You can set your navigation timeout to 2 minutes by adding the following line in your script before your “page.goto” call.
// node.js puppeteer - Navigate to site with 2 min timeout
page.goto('<https://example.com>', { timeout: 2*60*1000 });
Error Code | Meaning | What can you do about it? |
Unexpected server response: 407 | An issue with the remote browser’s port | Please check your remote browser’s port. The correct port for Scraping Browser is port:9222 |
Unexpected server response: 403 | Authentication Error | Check authentication credentials (username, password) and check that you are using the correct “Browser API” zone from Bright Data control panel |
Unexpected server response: 503 | Service Unavailable | We are likely scaling browsers right now to meet demand. Try to reconnect in 1 minute. |
You can check your connection with the following curl:
curl -v -u USER:PASS https://brd.superproxy.io:9222/json/protocol
For any other issues please see our Troubleshooting guide or contact support.
When optimizing your web scraping projects, conserving bandwidth is the key.
Explore our tips and guidelines below on effective bandwidth-saving techniques that you can utilize within your script to ensure efficient and resource-friendly scraping.
A typical inefficiency when scraping browsers is the unnecessary downloading of media content, such as images and videos, from your targeted domains. Learn below how to easily avoid this by excluding them right from within your script.
Given that anti-bot systems expect specific resources to load for particular domains, approach resource-blocking cautiously, as it can directly impact Scraping Browser’s ability to successfully load your target domains. If you encounter any issues after applying resource blocks, please ensure that they persist even when your blocking logic is reverted, before contacting our support team.
const page = await browser.newPage();
// Enable request interception
await page.setRequestInterception(true);
// Listen for requests
page.on('request', (request) => {
if (request.resourceType() === 'image') {
// If the request is for an image, block it
request.abort();
} else {
// If it's not an image request, allow it to continue
request.continue();
}
});
One common inefficiency in scraping jobs is the repeated downloading of the same page during a single session.
Leveraging cached pages - a version of a previously scraped page - can significantly increase your scraping efficiency, as it can be used to avoid repeated network requests to the same domain. Not only does it save on bandwidth by avoiding redundant fetches, but it also ensures faster and more responsive interactions with the preloaded content.
A single Scraping Browser session can persist for up to 20 minutes. This duration allows you ample opportunity to revisit and re-navigate the page as needed within the same session, eliminating the need for redundant sessions on identical pages during your scraping job.
Example In a multi-step web scraping workflow, you often gather links from a page and then dive into each link for more detailed data extraction.
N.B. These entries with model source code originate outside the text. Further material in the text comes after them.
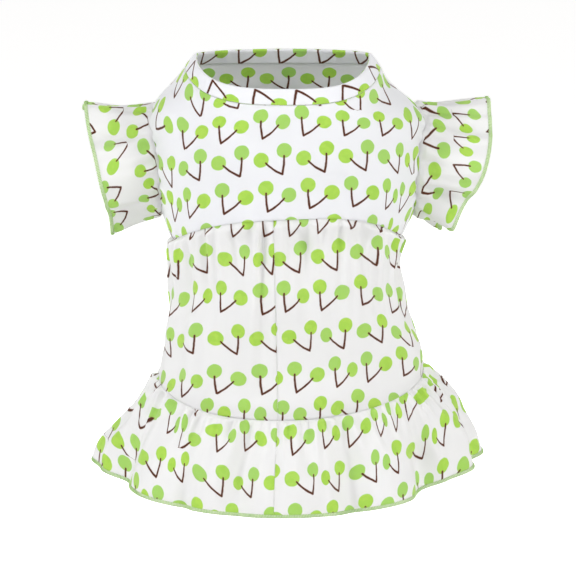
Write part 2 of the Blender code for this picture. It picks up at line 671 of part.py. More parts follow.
def main():
    """Builds every piece of the dress."""
    clear_scene()
    neck_seam = SeamLevel(0.0, NECK_BACK_RISE, NECK_CHEST_RISE, NECK_CORNER)
    yoke_seam = SeamLevel(
        -YOKE_LENGTH, YOKE_BACK_RISE, YOKE_CHEST_RISE, NECK_CORNER, sway=YOKE_SWAY
    )
    skirt_level = -YOKE_LENGTH - SKIRT_LENGTH
    skirt_seam = SeamLevel(
        skirt_level, SKIRT_BACK_RISE, SKIRT_CHEST_RISE, SKIRT_CORNER, SKIRT_TILT
    )
    hem_level = skirt_level - FLOUNCE_LENGTH
    hem = SeamLevel(hem_level, HEM_BACK_RISE, HEM_CHEST_RISE, SKIRT_CORNER, HEM_TILT, HEM_SWAY)

    yoke = Tier(YOKE_LENGTH, YOKE_SECTIONS, neck_seam, yoke_seam, wall=YOKE_WALL)
    skirt_folds = SKIRT_FOLDS + plain_folds(SKIRT_PLAIN_FOLD, SKIRT_PLAIN_PITCH)
    skirt = Tier(
        SKIRT_LENGTH, SKIRT_SECTIONS, yoke_seam, skirt_seam, skirt_folds, SKIRT_WALL, yoke
    )
    flounce_folds = FLOUNCE_FOLDS + plain_folds(FLOUNCE_PLAIN_FOLD, FLOUNCE_PLAIN_PITCH)
    flounce = Tier(
        FLOUNCE_LENGTH, FLOUNCE_SECTIONS, skirt_seam, hem, flounce_folds, FLOUNCE_WALL, skirt
    )

    cutters = [make_armhole_cutter("left_cutter", -1.0), make_armhole_cutter("right_cutter", 1.0)]
    chest_end = 360.0 - SIDE_SEAM_TURN
    make_yoke_piece("back_yoke", yoke, -SIDE_SEAM_TURN, SIDE_SEAM_TURN, YOKE_COLUMNS, cutters)
    chest_columns = round(YOKE_COLUMNS * (180.0 - SIDE_SEAM_TURN) / SIDE_SEAM_TURN)
    make_yoke_piece("chest_yoke", yoke, SIDE_SEAM_TURN, chest_end, chest_columns, cutters)
    make_neckband(yoke)

    for side_name, is_right in (("left", False), ("right", True)):
        make_panel(
            f"skirt_{side_name}", skirt, is_right, BACK_SEAM_TOP_TURN, BACK_SEAM_FOOT_TURN, 1.0
        )
        make_panel(
            f"flounce_{side_name}",
            flounce,
            is_right,
            BACK_SEAM_FOOT_TURN,
            BACK_SEAM_FOOT_TURN,
            edged_share(FLOUNCE_LENGTH),
        )
    hem_turns = np.linspace(-180.0, 180.0, 2 * PANEL_COLUMNS, endpoint=False)
    edging_ring(
        "hem_edging", flounce, hem_turns, edged_share(FLOUNCE_LENGTH), FLOUNCE_LENGTH, FLOUNCE_WALL
    )

    faces = yoke_outer_faces(yoke)
    cuff_turns = np.linspace(0.0, 360.0, ARMHOLE_COLUMNS, endpoint=False)
    for side_name, side, folds, cuff in (
        ("left", -1.0, LEFT_SLEEVE_FOLDS, LEFT_CUFF),
        ("right", 1.0, RIGHT_SLEEVE_FOLDS, RIGHT_CUFF),
    ):
        sleeve = Sleeve(side, folds, cuff, faces)
        length = SLEEVE_REACH - SHOULDER_WIDTH / 2
        last = edged_share(length)
        make_sleeve(f"sleeve_{side_name}", sleeve, last)
        edging_ring(f"cuff_edging_{side_name}", sleeve, cuff_turns, last, length, SLEEVE_WALL)


main()
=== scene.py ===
"""Looks of a gathered cotton dress for a small dog.

The yoke, neckband, sleeves, skirt and flounce are thin cloth with their gathers and flutes, printed
with a repeat of two-ball sprigs. Green thread is overlocked over the edges of the sleeves and hem.

Metres, +Z up. The dog's back faces -Y. Turns are degrees round the body: 0 at the middle of the
back, 90 at the right side, 180 at the chest. Shares run from 0 at the top of a tier to 1 at its foot.
"""

import logging
import math
from dataclasses import dataclass, field
from enum import Enum
from typing import Any, NamedTuple, Optional, Union

import bpy
import numpy as np
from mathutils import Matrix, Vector
from mathutils.bvhtree import BVHTree


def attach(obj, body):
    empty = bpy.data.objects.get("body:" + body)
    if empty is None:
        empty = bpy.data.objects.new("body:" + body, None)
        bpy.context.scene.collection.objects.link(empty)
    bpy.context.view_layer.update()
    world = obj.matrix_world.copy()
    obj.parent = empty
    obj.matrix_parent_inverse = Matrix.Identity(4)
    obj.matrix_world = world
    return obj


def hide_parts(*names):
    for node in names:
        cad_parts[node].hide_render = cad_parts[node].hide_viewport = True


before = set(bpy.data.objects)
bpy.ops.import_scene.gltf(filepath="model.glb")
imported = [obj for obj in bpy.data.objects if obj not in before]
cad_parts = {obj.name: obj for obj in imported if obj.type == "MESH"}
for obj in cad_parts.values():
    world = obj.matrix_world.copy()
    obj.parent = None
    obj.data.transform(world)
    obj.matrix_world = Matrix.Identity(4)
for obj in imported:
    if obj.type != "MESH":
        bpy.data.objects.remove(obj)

log = logging.getLogger("dress")

Array = np.ndarray

# Lengths down the sides
YOKE_LENGTH = 0.1025
SKIRT_LENGTH = 0.0845
FLOUNCE_LENGTH = 0.0540

# Whole widths and depths of the openings and seams
NECK_WIDTH = 0.1156
NECK_DEPTH = 0.0670
SHOULDER_WIDTH = 0.1640
CHEST_WIDTH = 0.1480
CHEST_DEPTH = 0.1050
WAIST_WIDTH = 0.1345
WAIST_DEPTH = 0.1080
SKIRT_WIDTH = 0.1590
SKIRT_DEPTH = 0.1150
HEM_WIDTH = 0.2260
HEM_DEPTH = 0.1530

# Seams and edges
SEAM_GAP = 0.0003
SEAM_LAP = 0.0050
TUCK_RUN = 0.0035
EDGING_WIDTH = 0.0025
SIDE_SEAM_TURN = 100.0
BACK_SEAM_TOP_TURN = -6.5
BACK_SEAM_FOOT_TURN = -4.0

# How square all rings run round the chest: 2 is an ellipse
CHEST_CORNER = 2.1

# Steps for the slopes that a normal is worked out from
TURN_STEP = 0.25
SHARE_STEP = 0.004
EDGE_STEP = 0.001

# How far from a seam its gathers and the cloth's unevenness take to set in
GATHER_FADE = 0.0025
CRUMPLE_FADE = 0.012

# Turns and shares that the tables of distances cover
FIRST_TURN = -200.0
LAST_TURN = 280.0
FIRST_SHARE = -0.06
LAST_SHARE = 1.30

# Bare ground kept clear of the rows where they shift against each other
BLANK_MARGIN = 0.0006

# Turns between which the print goes over from its measured places to a plain lay
PLAIN_LAY_FROM = 80.0
PLAIN_LAY_TO = 180.0


class Section(NamedTuple):
    """One level of a tier: half widths and depths as shares of a named size."""

    share: float
    width: float
    left: float
    right: float
    depth: float
    back: float
    chest: float
    corner: float


class Softbox(NamedTuple):
    """A square light: where it stands, its width, its power in watts and its colour."""

    name: str
    place: tuple
    size: float
    power: float
    colour: tuple


class Fold(NamedTuple):
    """A ridge, or a valley if its rise is negative, that grows from start to full and ends at end."""

    turn: float
    half_turn: float
    rise: float
    start: float
    full: float
    end: float


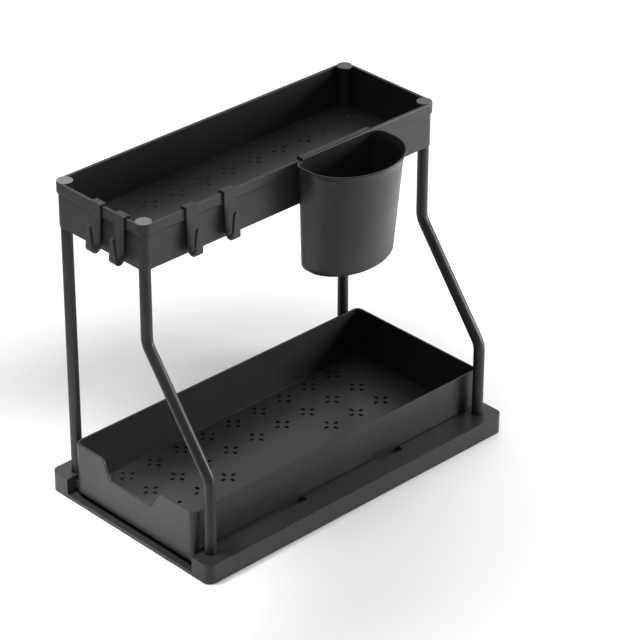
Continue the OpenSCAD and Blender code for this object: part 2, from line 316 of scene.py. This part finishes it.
# ------------------------------------------------------------------ base ring
def bevelled_copy(node, body, mat, width, segments=3, angle=34):
    """A rounded-edge piece made from a node's own mesh."""
    me = nodes[node].data.copy()
    me.name = node + "_skin"
    ob = bpy.data.objects.new(node + "_skin", me)
    bpy.context.scene.collection.objects.link(ob)
    bm = bmesh.new(); bm.from_mesh(me)
    bmesh.ops.remove_doubles(bm, verts=bm.verts, dist=2e-6)
    bmesh.ops.dissolve_limit(bm, angle_limit=math.radians(0.8), verts=bm.verts, edges=bm.edges)
    bmesh.ops.recalc_face_normals(bm, faces=bm.faces)
    bm.to_mesh(me); bm.free()
    me.materials.clear(); me.materials.append(mat)
    for p in me.polygons:
        p.use_smooth = True
    b = ob.modifiers.new("round", "BEVEL")
    b.width = width * MM
    b.segments = segments
    b.limit_method = "ANGLE"
    b.angle_limit = math.radians(angle)
    b.use_clamp_overlap = True
    b.harden_normals = True
    weighted(ob)
    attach(ob, body)
    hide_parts(node)
    return ob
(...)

You’ll often need to revisit the initial page for cross-referencing or validation. By leveraging caching, these revisits don’t trigger new network requests as the data is simply loaded from the cache.
const puppeteer = require('puppeteer-core');
const AUTH = 'USER:PASS';
const SBR_WS_ENDPOINT = `wss://${AUTH}@brd.superproxy.io:9222`;
async function main() {
console.log('Connecting to Scraping Browser...');
const browser = await puppeteer.connect({
browserWSEndpoint: SBR_WS_ENDPOINT,
});
try {
console.log('Connected! Navigating...');
const page = await browser.newPage();
await page.goto('https://example.com', {
timeout: 2 * 60 * 1000
});
// Extract product links from the listing page
const productLinks = await page.$$eval('.product-link', links => links.map(link => link.href));
const productDetails = [];
// Navigate to an individual product page
for (let link of productLinks) {
await page.goto(link);
// Extract the product's name
const productName = await page.$eval('.product-name', el => el.textContent);
// Apply a coupon (assuming it doesn't navigate away)
await page.click('.apply-coupon-button');
// Extract the discounted product's price from the cached product detail page
const productPrice = await page.$eval('.product-price', el => el.textContent);
// Store product details
productDetails.push({
productName,
productPrice
});
}
} finally {
await browser.close();
}
}
- Limit Your Requests: Only scrape what you need, rather than downloading entire webpages or sites.
- Concurrency Control: Limit the number of concurrent pages or browsers you open. Too many parallel processes can exhaust resources.
- Session Management: Ensure you properly manage and close sessions after scraping. This prevents resource and memory leaks.
- Opt for APIs: If the target website offers an API, use it instead of direct scraping. APIs are typically more efficient and less bandwidth-intensive than scraping full web pages.
- Fetch Incremental Data: If scraping periodically, try to fetch only new or updated data rather than re-fetching everything.